It had been a great day.
A few weeks ago, my two oldest kids and I spent the day at Dollywood Splash Country, a nearby water park. Though both of my oldest children tend toward caution, they each took huge steps of courage by riding down the largest slide at the park–something they swore they would never do. To celebrate, we stopped at Chick-fil-a on the way home to get dinner and milkshakes.
These are the days I live for as a parent. When I get to share uninterrupted stretches of time with my children. When I watch them do things they didn’t think were possible. I love these moments.
But then, on the way home, something unpredictable happened. As I neared our house, I exited the Interstate and merged onto a curving highway. As we rounded the curve, five raccoons appeared walking across the street in single file, effectively blocking the road. I had only a split second, not enough time to make a rational decision, and I made a small instinctive jerk on the steering wheel to the left. I remember the horrible realization that I had lost control of the car. And within a second, we smashed headlong into the guardrails on the left side of the road and then bounced back to the other side where we collided with the concrete wall twice.
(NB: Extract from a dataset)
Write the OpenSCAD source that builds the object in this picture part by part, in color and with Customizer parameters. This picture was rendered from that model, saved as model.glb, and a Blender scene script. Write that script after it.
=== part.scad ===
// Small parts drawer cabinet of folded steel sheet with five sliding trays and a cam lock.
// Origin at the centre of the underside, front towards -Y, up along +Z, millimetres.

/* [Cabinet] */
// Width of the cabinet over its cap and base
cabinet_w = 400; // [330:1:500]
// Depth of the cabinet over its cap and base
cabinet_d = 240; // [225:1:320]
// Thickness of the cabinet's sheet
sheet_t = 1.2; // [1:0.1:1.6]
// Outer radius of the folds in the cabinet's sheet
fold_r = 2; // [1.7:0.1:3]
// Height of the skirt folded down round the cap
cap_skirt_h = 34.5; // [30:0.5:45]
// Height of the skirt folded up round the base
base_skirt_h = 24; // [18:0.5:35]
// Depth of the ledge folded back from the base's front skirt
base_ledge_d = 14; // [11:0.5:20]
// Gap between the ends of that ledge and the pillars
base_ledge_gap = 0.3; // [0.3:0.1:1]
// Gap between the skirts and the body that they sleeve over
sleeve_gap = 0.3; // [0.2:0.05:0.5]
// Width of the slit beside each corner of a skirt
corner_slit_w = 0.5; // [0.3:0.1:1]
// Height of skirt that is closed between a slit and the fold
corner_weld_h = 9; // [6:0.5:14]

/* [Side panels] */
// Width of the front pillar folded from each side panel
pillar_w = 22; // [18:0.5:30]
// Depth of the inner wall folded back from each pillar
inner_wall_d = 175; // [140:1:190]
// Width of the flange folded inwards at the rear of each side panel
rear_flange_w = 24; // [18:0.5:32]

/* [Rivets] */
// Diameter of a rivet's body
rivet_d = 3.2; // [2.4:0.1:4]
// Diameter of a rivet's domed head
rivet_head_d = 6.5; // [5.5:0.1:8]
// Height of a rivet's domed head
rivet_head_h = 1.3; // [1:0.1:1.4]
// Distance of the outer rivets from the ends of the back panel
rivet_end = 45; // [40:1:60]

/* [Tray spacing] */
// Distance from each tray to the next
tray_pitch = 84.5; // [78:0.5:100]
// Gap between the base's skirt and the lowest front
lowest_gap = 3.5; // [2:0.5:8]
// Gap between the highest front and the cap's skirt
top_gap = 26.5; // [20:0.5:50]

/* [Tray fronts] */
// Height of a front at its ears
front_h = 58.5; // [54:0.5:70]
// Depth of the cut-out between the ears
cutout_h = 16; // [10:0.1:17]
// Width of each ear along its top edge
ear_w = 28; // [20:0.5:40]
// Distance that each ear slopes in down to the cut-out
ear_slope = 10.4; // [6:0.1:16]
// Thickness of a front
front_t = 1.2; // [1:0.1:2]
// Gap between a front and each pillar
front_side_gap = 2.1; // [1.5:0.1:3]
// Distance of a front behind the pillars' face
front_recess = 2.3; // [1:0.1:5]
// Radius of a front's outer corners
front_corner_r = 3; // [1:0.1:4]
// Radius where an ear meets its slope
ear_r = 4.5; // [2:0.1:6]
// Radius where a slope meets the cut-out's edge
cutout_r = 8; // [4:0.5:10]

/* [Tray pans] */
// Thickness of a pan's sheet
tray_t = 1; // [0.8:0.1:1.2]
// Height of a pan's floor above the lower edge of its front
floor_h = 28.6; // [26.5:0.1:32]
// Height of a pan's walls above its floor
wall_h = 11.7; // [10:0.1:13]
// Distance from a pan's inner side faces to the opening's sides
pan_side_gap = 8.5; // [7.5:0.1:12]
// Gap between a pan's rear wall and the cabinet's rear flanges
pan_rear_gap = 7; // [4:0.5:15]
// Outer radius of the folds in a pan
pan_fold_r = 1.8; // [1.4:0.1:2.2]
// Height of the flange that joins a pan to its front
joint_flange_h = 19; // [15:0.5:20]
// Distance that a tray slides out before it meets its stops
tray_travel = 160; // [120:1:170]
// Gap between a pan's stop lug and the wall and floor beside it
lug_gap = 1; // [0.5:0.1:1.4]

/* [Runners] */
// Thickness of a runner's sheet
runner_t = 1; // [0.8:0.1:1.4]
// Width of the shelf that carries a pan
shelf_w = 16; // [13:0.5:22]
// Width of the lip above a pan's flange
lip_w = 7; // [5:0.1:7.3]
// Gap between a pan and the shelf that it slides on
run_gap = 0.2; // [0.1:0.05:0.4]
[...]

Maybe not such a great day after all.
My car was full of smoke from my airbag, and my kids were crying out in shock and alarm. The milkshakes had exploded everywhere. As we got out of the car and moved to a safer location, we assessed our situation. We were dazed from the sudden impact, but we were okay. The car was totaled, but we were not. We were all sore, and my neck was killing me, but we were alive with hardly a scratch on us.
I don’t think I quite realized it at the moment, but it has been clear to me in retrospect that just like my kids with the slide, I was facing my own test of courage. Just as I had observed their decision to rise to the occasion, they were watching mine.
Looking back at what happened, I realize now that I could have died. My kids could have died. Any of us could have been injured in a life-altering way.
And that doesn’t make me feel afraid. Instead, it makes me even more committed to using the time I have to make a difference. I want to do my part in God’s Kingdom work here on earth.
I’m more convinced than ever before that God is doing a great thing through our Internet Campus, and I’m still praying that God will give us His favor and allow us to reach record numbers of people
Please join me in praying that God will work in a supernatural way through our Internet Campus and that we’ll see significant growth in our online attendance and new volunteers through the second half of the year.